— YOUR TASK —
Below this line is the material. Write out only its lines from the one containing "obj.data.transform(world)" through the one containing "CORNER = (0.69, 0.71)", both kept, exactly.

— MATERIAL FOR THIS EXERCISE —
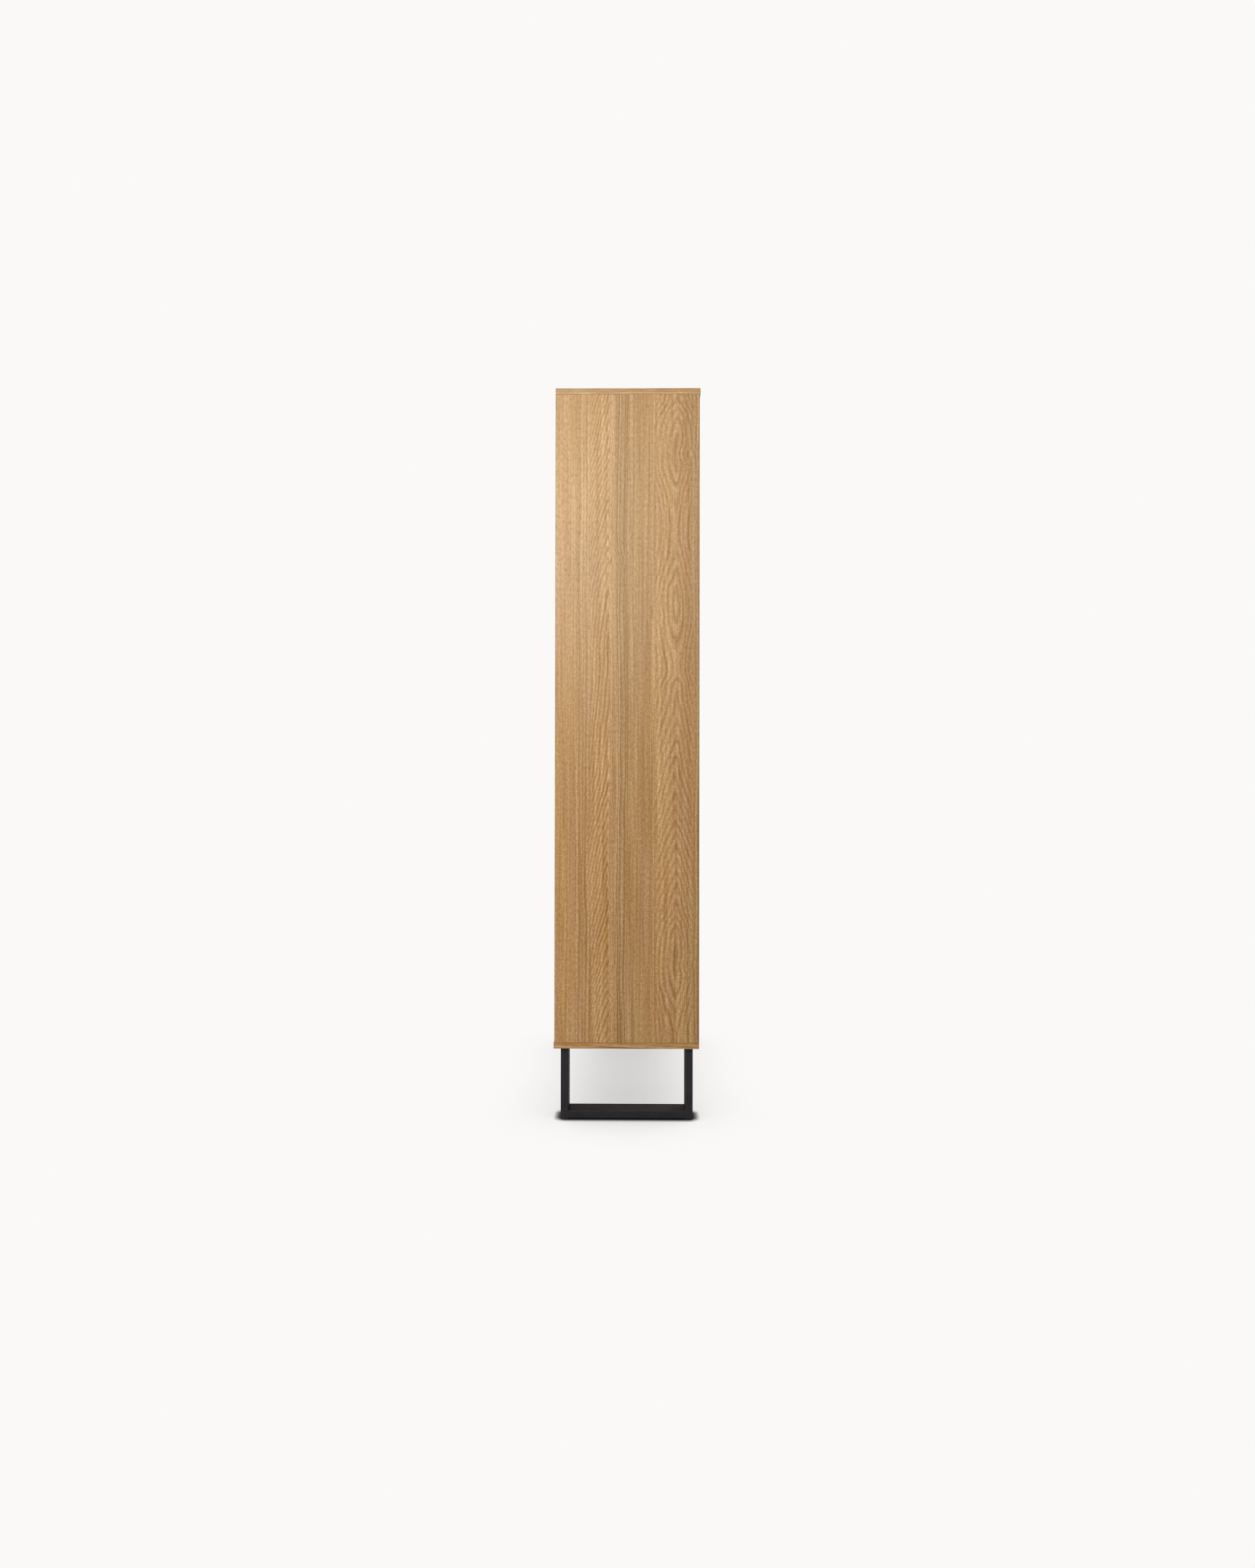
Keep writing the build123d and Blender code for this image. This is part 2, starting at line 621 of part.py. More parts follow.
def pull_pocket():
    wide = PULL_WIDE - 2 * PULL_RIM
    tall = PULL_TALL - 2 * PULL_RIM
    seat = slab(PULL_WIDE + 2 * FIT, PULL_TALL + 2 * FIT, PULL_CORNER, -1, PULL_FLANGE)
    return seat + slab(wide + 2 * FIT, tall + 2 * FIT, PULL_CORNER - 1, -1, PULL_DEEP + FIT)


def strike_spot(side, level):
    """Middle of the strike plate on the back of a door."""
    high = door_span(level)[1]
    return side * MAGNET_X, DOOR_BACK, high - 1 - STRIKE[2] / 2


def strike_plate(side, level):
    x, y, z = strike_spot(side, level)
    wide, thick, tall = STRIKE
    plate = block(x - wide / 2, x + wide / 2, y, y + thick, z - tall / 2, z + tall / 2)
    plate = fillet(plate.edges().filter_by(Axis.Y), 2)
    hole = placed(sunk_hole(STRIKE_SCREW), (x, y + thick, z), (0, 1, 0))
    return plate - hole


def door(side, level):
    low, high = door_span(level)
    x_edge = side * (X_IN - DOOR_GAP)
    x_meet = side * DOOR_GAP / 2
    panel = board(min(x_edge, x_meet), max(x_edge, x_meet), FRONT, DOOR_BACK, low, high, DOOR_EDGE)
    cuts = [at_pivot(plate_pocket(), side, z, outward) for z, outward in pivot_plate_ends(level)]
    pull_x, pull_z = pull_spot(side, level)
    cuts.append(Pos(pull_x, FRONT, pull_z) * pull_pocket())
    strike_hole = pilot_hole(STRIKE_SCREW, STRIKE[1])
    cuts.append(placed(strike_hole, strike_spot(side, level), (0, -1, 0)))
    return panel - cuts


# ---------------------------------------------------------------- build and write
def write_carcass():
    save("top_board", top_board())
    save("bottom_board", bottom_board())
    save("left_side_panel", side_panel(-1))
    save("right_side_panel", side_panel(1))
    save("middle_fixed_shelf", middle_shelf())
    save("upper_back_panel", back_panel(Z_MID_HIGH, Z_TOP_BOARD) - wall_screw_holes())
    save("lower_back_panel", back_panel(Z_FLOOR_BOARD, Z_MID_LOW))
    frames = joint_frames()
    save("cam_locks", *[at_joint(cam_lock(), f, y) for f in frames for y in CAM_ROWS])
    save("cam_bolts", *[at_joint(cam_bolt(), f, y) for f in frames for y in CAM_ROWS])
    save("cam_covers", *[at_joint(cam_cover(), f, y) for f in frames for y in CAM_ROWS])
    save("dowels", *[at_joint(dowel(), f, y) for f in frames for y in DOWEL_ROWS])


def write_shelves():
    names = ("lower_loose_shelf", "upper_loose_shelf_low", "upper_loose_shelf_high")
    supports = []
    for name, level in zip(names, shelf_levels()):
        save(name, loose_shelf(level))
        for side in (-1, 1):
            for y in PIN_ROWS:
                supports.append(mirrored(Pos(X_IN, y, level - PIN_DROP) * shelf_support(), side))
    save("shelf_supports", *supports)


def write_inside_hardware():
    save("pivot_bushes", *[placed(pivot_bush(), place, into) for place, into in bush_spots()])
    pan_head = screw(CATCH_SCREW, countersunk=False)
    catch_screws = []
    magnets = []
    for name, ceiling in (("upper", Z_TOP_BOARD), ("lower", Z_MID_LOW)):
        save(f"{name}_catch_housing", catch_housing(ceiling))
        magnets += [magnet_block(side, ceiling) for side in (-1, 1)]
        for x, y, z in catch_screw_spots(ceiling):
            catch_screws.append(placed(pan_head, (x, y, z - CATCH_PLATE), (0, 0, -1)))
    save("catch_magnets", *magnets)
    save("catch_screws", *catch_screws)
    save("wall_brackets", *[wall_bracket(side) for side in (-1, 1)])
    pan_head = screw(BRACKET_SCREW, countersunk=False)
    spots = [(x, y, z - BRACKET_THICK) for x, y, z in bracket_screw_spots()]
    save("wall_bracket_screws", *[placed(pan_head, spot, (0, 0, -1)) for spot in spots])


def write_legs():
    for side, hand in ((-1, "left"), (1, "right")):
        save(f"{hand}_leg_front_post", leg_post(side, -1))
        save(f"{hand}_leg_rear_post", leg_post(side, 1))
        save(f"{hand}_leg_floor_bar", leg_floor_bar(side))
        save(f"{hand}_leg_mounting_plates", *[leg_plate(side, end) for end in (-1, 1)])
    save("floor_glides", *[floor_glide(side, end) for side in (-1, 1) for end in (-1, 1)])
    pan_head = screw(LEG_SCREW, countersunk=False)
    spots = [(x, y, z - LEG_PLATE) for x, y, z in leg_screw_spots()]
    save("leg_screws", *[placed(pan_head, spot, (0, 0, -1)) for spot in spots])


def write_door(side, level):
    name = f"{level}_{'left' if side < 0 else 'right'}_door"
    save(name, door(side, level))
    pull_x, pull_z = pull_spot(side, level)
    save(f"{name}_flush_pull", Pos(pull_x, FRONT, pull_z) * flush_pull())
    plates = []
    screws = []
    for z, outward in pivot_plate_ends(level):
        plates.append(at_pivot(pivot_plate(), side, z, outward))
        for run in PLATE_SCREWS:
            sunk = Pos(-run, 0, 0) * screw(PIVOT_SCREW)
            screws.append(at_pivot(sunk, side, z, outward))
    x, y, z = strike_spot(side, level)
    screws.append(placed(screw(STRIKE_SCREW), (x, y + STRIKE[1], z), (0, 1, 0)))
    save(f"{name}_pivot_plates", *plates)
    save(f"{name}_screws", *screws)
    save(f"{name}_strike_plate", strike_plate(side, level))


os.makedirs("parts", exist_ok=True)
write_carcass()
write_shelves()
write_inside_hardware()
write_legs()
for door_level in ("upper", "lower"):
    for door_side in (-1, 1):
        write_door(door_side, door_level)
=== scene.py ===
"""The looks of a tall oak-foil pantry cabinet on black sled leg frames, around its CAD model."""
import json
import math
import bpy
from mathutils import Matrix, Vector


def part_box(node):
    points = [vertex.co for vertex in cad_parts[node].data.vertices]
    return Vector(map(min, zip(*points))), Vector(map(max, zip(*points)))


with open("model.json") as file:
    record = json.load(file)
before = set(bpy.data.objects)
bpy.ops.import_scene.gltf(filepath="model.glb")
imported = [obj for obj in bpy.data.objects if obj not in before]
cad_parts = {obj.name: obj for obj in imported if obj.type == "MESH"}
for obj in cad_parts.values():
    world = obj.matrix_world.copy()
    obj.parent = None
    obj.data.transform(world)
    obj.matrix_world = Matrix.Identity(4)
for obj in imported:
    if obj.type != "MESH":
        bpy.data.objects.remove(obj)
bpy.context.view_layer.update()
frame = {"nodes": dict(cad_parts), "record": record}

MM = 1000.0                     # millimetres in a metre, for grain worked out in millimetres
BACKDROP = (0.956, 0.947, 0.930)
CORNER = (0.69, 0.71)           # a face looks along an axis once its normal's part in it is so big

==

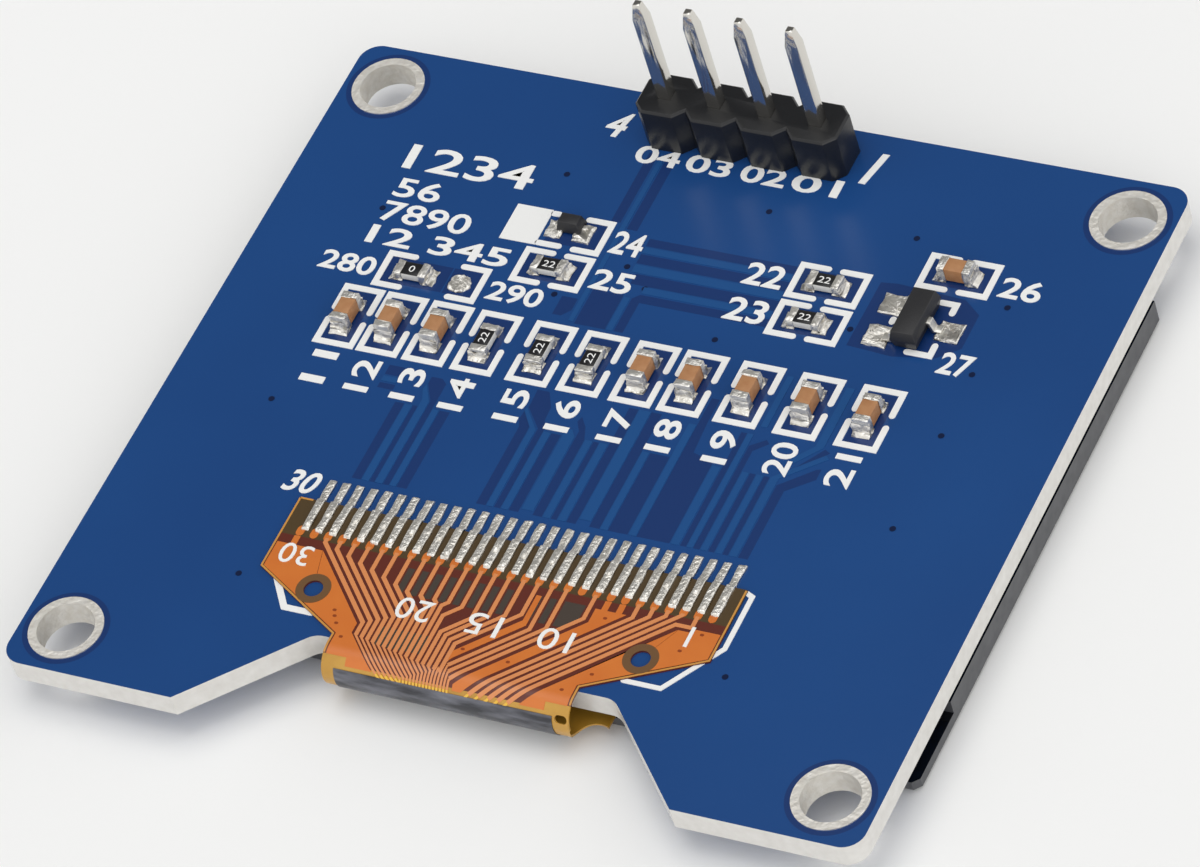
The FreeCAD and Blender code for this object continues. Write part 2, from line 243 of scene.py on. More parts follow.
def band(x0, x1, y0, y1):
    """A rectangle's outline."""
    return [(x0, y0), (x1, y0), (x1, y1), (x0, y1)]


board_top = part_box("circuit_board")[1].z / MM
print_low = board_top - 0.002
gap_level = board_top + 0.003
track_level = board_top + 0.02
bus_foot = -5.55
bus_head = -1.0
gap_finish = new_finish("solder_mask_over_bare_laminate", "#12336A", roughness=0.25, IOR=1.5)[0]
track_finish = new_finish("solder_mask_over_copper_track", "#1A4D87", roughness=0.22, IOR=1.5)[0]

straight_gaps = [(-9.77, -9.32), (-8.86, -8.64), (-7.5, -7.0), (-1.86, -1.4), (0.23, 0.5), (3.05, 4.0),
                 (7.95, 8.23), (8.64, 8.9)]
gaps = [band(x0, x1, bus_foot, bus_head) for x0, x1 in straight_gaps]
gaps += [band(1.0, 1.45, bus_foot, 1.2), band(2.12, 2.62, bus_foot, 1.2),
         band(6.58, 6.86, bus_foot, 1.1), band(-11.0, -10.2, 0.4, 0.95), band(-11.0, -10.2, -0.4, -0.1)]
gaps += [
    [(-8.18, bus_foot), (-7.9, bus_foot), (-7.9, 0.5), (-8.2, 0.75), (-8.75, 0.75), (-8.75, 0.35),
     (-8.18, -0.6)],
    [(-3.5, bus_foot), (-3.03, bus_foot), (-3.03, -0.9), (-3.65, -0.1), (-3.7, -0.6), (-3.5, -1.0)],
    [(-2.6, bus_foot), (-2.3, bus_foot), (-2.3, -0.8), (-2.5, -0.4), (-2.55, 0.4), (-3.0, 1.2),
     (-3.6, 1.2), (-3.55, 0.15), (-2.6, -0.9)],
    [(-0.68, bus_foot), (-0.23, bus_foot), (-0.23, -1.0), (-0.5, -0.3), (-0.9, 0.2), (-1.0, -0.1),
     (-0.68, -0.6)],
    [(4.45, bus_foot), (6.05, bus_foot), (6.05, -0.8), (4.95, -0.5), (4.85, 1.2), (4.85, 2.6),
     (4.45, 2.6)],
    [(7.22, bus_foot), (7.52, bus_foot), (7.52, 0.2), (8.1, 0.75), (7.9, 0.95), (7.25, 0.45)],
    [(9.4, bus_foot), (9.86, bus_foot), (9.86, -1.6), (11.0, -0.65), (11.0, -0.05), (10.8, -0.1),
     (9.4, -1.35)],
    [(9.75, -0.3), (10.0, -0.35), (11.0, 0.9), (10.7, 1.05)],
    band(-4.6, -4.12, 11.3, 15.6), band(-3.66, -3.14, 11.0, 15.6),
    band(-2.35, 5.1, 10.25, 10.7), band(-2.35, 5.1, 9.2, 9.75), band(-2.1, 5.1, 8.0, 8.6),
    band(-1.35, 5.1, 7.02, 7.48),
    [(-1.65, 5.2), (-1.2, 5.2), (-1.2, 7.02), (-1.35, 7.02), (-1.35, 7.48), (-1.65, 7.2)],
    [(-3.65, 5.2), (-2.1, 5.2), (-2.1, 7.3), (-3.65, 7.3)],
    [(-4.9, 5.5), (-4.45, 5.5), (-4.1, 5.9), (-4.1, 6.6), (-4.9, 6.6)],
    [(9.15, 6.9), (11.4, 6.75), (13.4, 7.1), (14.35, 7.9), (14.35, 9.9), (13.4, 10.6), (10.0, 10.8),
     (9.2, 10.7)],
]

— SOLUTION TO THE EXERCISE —
    obj.data.transform(world)
    obj.matrix_world = Matrix.Identity(4)
for obj in imported:
    if obj.type != "MESH":
        bpy.data.objects.remove(obj)
bpy.context.view_layer.update()
frame = {"nodes": dict(cad_parts), "record": record}

MM = 1000.0                     # millimetres in a metre, for grain worked out in millimetres
BACKDROP = (0.956, 0.947, 0.930)
CORNER = (0.69, 0.71)           # a face looks along an axis once its normal's part in it is so big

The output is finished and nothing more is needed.